Objective: Below are records; reproduce exactly the lines from the one that has "obj.matrix_world = Matrix.Identity(4)" through the one that has "NO_CORNER = -10 ** 9", ends included, and nothing more.

(Extracted data entries)
════

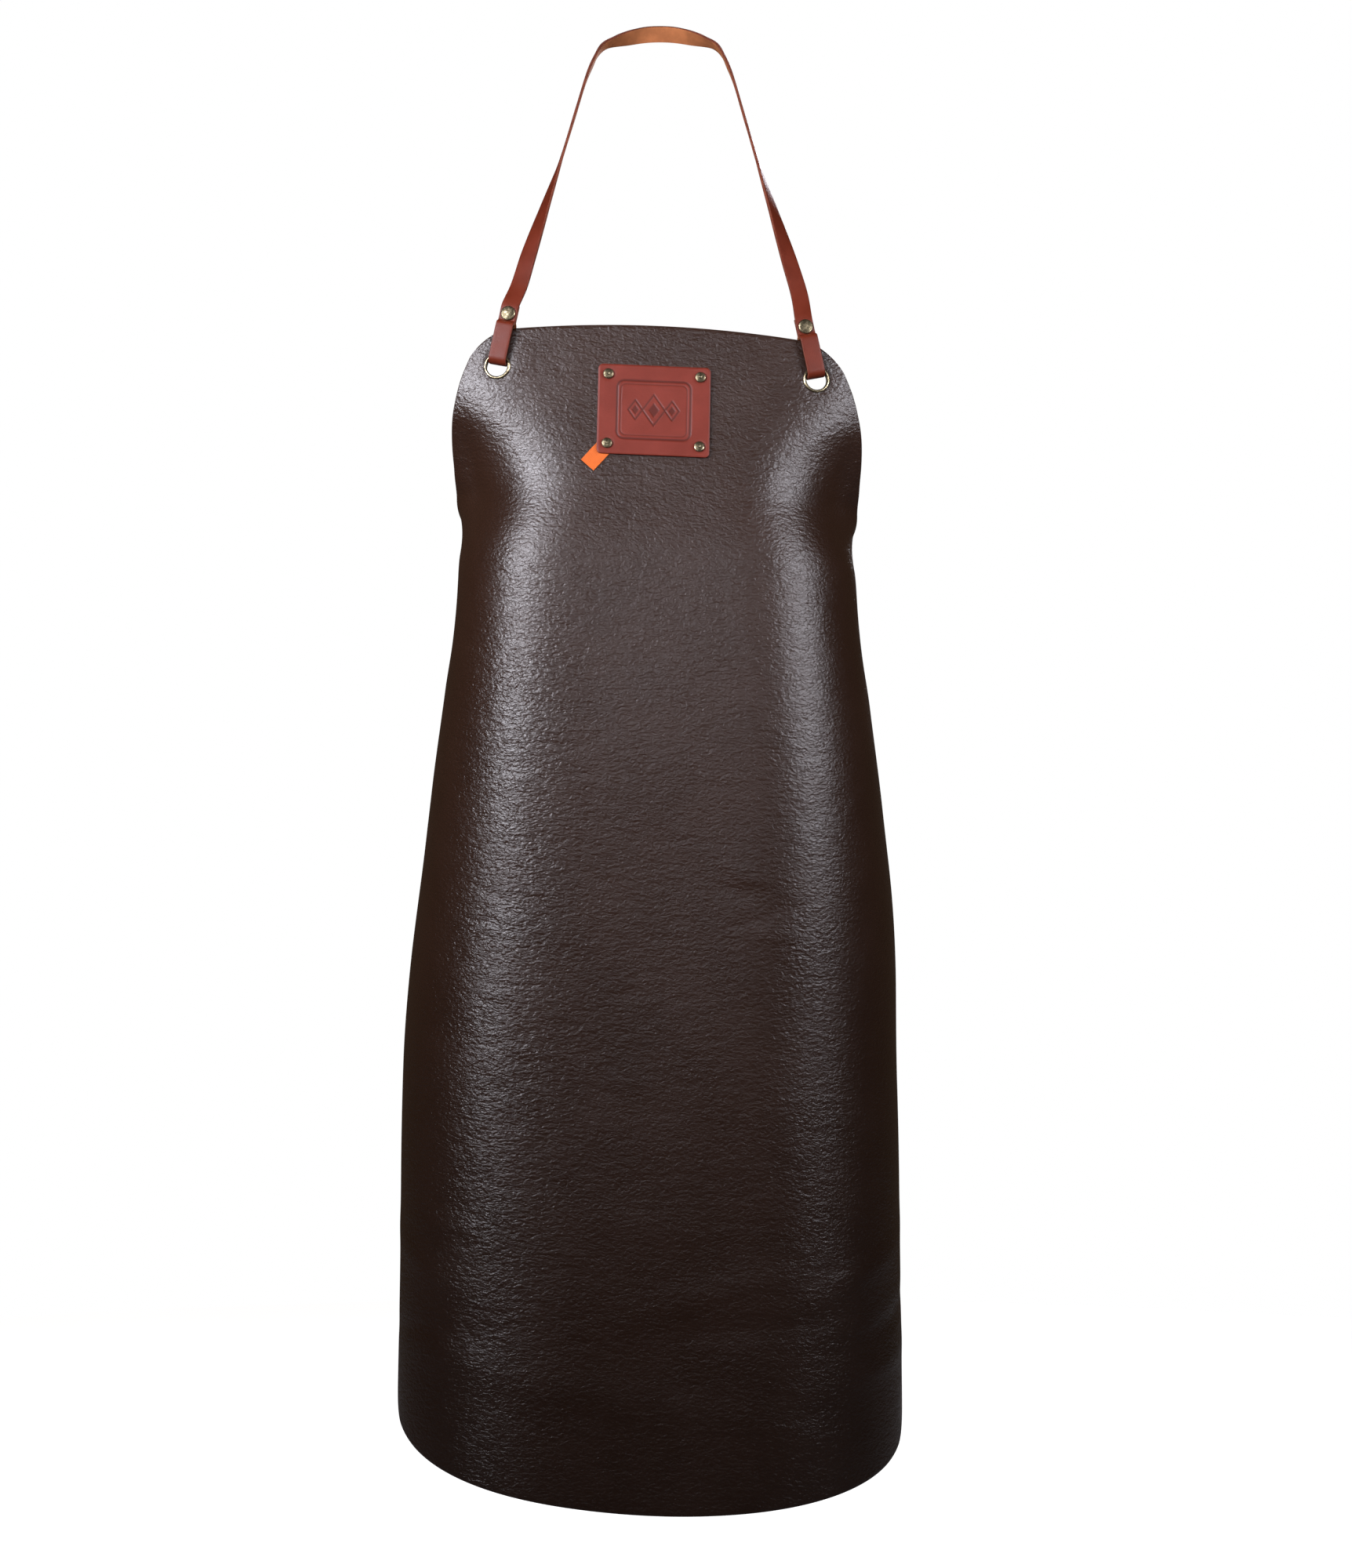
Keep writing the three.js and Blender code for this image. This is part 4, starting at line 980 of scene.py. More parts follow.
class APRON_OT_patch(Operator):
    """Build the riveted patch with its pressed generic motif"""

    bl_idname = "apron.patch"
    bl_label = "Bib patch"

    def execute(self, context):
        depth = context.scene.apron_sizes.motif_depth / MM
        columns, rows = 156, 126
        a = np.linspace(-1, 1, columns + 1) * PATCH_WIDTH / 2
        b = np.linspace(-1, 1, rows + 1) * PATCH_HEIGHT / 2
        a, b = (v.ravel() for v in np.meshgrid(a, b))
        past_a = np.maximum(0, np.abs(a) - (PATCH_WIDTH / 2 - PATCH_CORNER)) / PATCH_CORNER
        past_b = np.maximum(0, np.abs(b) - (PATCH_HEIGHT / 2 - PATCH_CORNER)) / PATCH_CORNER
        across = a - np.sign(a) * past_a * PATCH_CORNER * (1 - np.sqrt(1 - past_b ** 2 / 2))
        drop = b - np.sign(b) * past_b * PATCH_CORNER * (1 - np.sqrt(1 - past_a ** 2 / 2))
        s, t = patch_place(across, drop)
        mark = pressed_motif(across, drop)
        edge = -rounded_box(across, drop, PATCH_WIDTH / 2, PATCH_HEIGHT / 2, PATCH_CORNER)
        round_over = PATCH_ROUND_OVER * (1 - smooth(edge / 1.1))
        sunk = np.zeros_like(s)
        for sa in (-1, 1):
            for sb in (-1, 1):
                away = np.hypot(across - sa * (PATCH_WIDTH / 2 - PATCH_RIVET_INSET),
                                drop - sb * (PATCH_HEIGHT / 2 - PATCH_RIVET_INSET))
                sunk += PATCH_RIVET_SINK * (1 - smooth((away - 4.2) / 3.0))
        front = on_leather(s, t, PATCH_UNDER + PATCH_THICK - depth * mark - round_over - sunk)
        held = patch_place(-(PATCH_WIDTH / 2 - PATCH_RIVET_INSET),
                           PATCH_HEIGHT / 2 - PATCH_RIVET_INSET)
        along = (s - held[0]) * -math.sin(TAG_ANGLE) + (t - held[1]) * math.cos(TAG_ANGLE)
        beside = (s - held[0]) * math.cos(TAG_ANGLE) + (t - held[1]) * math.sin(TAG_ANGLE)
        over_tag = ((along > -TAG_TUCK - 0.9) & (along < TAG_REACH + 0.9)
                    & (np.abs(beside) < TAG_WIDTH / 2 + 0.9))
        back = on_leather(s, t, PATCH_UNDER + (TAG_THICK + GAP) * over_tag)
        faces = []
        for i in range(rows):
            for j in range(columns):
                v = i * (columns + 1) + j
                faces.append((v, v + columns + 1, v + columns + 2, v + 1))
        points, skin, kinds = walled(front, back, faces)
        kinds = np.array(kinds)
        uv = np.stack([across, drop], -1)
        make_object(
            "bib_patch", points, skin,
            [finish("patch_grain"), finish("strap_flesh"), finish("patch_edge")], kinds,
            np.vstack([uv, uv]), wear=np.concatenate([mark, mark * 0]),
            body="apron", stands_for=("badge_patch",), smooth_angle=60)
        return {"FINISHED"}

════

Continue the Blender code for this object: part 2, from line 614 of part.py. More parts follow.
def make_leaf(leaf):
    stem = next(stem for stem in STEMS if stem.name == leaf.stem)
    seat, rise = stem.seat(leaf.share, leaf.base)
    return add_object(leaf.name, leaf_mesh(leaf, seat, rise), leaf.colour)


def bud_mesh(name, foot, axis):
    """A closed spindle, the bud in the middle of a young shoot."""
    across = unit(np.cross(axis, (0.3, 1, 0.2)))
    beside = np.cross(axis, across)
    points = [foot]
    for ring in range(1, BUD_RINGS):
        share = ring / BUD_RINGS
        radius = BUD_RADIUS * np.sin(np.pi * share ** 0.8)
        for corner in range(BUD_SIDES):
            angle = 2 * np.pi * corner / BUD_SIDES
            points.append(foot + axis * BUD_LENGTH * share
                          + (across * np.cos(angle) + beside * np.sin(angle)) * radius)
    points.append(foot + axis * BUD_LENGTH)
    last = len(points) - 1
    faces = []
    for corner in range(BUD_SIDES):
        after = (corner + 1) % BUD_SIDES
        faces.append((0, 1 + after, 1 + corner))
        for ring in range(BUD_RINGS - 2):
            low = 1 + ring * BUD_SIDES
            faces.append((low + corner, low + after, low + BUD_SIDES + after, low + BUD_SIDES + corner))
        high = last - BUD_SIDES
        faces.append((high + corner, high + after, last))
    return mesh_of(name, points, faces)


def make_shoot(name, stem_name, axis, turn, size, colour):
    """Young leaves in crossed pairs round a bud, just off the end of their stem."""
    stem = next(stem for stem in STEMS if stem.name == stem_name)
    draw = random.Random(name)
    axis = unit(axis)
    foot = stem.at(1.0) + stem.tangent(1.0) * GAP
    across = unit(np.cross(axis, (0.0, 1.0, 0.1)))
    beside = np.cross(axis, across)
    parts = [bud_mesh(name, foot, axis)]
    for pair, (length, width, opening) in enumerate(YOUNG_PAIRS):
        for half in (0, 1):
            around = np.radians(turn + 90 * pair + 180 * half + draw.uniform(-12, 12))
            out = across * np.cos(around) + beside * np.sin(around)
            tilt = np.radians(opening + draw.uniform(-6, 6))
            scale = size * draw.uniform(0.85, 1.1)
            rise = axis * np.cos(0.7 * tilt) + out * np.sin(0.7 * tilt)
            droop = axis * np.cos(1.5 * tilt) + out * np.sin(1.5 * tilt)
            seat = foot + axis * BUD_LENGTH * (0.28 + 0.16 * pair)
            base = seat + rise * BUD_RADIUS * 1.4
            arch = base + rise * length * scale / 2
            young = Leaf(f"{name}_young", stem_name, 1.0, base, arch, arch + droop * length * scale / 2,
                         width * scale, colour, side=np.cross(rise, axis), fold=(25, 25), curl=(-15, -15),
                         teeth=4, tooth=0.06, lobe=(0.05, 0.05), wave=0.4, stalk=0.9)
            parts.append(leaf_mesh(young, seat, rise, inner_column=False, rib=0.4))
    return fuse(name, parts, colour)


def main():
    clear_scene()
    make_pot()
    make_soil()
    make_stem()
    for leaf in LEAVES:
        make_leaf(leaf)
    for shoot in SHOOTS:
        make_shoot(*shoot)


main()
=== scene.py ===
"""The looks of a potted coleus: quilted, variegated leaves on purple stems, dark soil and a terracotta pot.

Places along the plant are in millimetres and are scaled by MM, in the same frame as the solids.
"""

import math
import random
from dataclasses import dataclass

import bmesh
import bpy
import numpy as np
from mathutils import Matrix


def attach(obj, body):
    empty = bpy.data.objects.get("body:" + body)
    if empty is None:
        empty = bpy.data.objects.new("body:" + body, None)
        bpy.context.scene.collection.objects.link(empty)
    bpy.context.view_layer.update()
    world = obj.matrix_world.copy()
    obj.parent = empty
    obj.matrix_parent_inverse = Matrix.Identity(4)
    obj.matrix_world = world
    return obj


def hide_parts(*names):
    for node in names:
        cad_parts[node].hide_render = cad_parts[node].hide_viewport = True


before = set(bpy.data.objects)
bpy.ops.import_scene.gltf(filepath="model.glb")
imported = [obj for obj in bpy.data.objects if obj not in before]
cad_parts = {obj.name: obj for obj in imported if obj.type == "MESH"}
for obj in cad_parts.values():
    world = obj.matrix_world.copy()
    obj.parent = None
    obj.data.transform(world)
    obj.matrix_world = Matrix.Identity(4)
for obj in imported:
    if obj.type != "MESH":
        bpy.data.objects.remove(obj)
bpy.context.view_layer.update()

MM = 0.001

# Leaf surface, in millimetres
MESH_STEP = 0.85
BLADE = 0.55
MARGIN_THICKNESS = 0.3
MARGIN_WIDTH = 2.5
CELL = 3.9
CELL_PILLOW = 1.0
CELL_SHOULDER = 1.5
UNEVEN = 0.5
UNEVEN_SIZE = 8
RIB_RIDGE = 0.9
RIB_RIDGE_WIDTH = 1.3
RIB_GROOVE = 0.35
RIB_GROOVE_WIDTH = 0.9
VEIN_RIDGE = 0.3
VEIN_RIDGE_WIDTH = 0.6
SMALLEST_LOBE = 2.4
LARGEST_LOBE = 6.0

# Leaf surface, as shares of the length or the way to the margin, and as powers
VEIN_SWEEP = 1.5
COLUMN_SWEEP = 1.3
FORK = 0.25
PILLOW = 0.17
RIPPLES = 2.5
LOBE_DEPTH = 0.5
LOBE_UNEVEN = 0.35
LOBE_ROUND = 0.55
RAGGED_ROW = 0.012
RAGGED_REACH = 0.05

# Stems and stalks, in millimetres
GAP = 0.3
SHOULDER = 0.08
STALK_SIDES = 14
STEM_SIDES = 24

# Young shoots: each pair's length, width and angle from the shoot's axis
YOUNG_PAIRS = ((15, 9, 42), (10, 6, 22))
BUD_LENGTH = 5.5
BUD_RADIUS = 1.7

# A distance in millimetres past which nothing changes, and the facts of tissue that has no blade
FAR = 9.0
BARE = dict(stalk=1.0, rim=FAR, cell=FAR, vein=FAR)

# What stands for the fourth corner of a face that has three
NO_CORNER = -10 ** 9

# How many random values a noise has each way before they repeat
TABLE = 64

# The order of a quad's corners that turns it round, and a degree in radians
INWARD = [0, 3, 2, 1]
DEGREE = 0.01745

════

In response:
    obj.matrix_world = Matrix.Identity(4)
for obj in imported:
    if obj.type != "MESH":
        bpy.data.objects.remove(obj)
bpy.context.view_layer.update()

MM = 0.001

# Leaf surface, in millimetres
MESH_STEP = 0.85
BLADE = 0.55
MARGIN_THICKNESS = 0.3
MARGIN_WIDTH = 2.5
CELL = 3.9
CELL_PILLOW = 1.0
CELL_SHOULDER = 1.5
UNEVEN = 0.5
UNEVEN_SIZE = 8
RIB_RIDGE = 0.9
RIB_RIDGE_WIDTH = 1.3
RIB_GROOVE = 0.35
RIB_GROOVE_WIDTH = 0.9
VEIN_RIDGE = 0.3
VEIN_RIDGE_WIDTH = 0.6
SMALLEST_LOBE = 2.4
LARGEST_LOBE = 6.0

# Leaf surface, as shares of the length or the way to the margin, and as powers
VEIN_SWEEP = 1.5
COLUMN_SWEEP = 1.3
FORK = 0.25
PILLOW = 0.17
RIPPLES = 2.5
LOBE_DEPTH = 0.5
LOBE_UNEVEN = 0.35
LOBE_ROUND = 0.55
RAGGED_ROW = 0.012
RAGGED_REACH = 0.05

# Stems and stalks, in millimetres
GAP = 0.3
SHOULDER = 0.08
STALK_SIDES = 14
STEM_SIDES = 24

# Young shoots: each pair's length, width and angle from the shoot's axis
YOUNG_PAIRS = ((15, 9, 42), (10, 6, 22))
BUD_LENGTH = 5.5
BUD_RADIUS = 1.7

# A distance in millimetres past which nothing changes, and the facts of tissue that has no blade
FAR = 9.0
BARE = dict(stalk=1.0, rim=FAR, cell=FAR, vein=FAR)

# What stands for the fourth corner of a face that has three
NO_CORNER = -10 ** 9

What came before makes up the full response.